[A run of records]
============
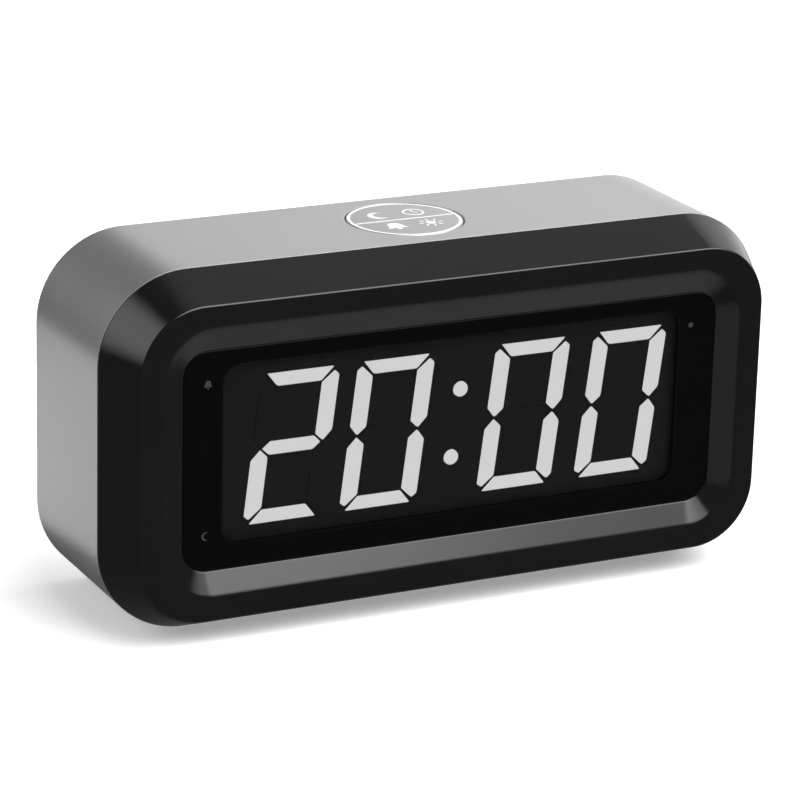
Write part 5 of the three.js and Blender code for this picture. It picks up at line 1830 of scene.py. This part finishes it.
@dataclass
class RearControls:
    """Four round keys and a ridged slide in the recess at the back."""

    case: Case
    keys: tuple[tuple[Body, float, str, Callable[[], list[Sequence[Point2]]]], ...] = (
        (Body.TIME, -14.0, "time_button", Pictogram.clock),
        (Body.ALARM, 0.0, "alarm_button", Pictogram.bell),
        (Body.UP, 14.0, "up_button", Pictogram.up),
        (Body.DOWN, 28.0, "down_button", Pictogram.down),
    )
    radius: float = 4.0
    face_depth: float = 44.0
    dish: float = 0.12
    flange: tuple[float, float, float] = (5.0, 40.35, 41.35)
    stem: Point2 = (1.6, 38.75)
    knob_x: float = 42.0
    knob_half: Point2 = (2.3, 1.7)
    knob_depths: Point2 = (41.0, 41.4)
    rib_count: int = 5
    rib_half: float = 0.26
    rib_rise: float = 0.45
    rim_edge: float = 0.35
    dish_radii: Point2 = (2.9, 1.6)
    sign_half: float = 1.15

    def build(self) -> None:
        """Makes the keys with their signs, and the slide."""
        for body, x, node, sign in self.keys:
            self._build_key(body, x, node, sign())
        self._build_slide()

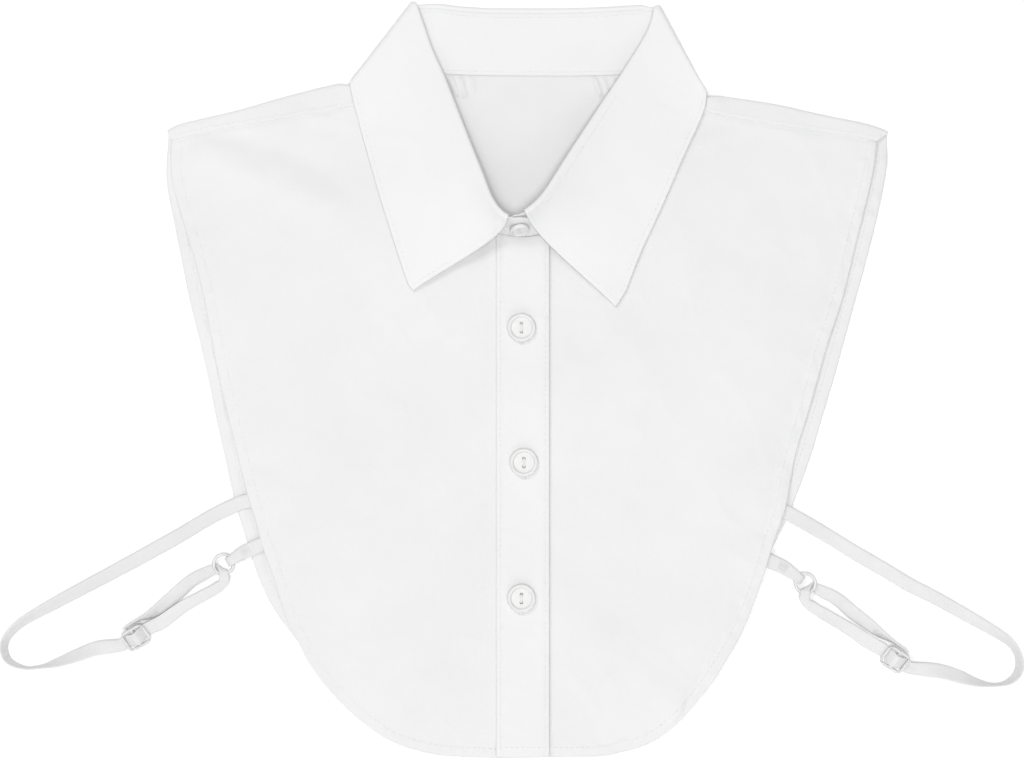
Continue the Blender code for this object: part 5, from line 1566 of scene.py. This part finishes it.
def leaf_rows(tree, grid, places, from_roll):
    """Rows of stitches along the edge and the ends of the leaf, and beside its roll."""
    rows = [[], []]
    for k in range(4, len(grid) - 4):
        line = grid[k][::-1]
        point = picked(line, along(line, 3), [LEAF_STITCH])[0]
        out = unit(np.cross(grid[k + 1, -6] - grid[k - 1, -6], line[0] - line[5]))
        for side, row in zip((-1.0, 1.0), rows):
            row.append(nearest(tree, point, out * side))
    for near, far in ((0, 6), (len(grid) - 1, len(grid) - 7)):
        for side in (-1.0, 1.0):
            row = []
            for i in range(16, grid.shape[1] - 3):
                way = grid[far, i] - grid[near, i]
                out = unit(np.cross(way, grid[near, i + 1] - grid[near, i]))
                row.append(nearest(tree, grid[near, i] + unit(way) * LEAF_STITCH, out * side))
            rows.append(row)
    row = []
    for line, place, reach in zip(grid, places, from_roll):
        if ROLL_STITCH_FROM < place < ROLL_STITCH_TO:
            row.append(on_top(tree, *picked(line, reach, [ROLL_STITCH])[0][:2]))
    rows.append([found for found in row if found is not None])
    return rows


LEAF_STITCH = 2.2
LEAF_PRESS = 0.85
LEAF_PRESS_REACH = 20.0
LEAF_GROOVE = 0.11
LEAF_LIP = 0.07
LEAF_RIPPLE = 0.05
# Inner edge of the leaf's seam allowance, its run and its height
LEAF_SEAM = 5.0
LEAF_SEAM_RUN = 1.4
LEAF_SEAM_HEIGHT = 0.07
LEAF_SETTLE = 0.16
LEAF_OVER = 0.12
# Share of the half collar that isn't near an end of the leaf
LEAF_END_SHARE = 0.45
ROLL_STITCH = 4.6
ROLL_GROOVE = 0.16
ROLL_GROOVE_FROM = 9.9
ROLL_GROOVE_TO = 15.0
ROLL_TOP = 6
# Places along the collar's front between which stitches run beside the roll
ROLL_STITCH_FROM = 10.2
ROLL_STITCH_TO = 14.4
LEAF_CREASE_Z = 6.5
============
Quote the listing above from its first line to the line with "self._build_slide()", inclusive, and add nothing.

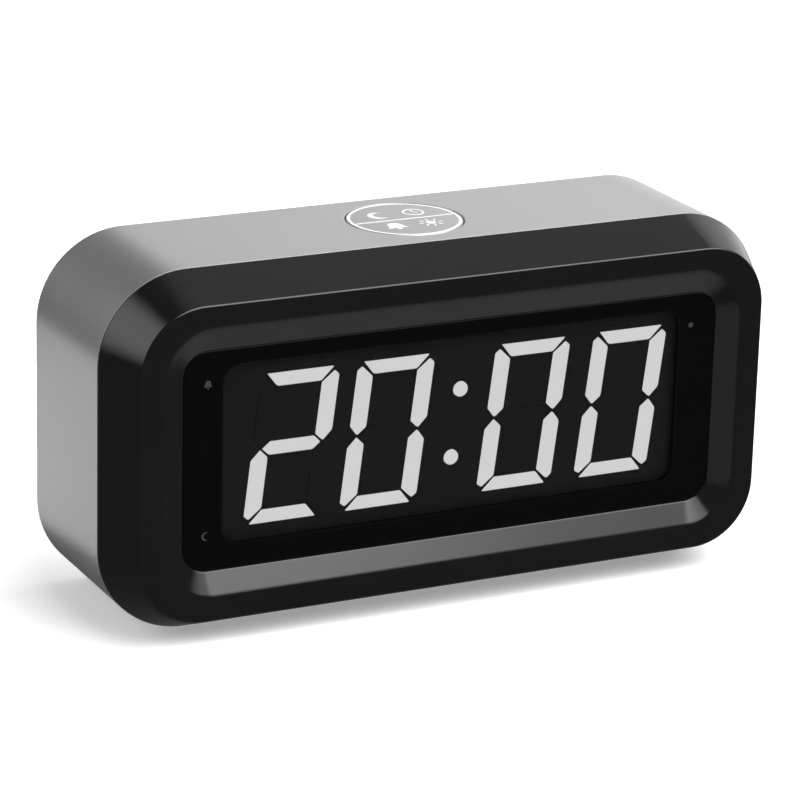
Write part 5 of the three.js and Blender code for this picture. It picks up at line 1830 of scene.py. This part finishes it.
@dataclass
class RearControls:
    """Four round keys and a ridged slide in the recess at the back."""

    case: Case
    keys: tuple[tuple[Body, float, str, Callable[[], list[Sequence[Point2]]]], ...] = (
        (Body.TIME, -14.0, "time_button", Pictogram.clock),
        (Body.ALARM, 0.0, "alarm_button", Pictogram.bell),
        (Body.UP, 14.0, "up_button", Pictogram.up),
        (Body.DOWN, 28.0, "down_button", Pictogram.down),
    )
    radius: float = 4.0
    face_depth: float = 44.0
    dish: float = 0.12
    flange: tuple[float, float, float] = (5.0, 40.35, 41.35)
    stem: Point2 = (1.6, 38.75)
    knob_x: float = 42.0
    knob_half: Point2 = (2.3, 1.7)
    knob_depths: Point2 = (41.0, 41.4)
    rib_count: int = 5
    rib_half: float = 0.26
    rib_rise: float = 0.45
    rim_edge: float = 0.35
    dish_radii: Point2 = (2.9, 1.6)
    sign_half: float = 1.15

    def build(self) -> None:
        """Makes the keys with their signs, and the slide."""
        for body, x, node, sign in self.keys:
            self._build_key(body, x, node, sign())
        self._build_slide()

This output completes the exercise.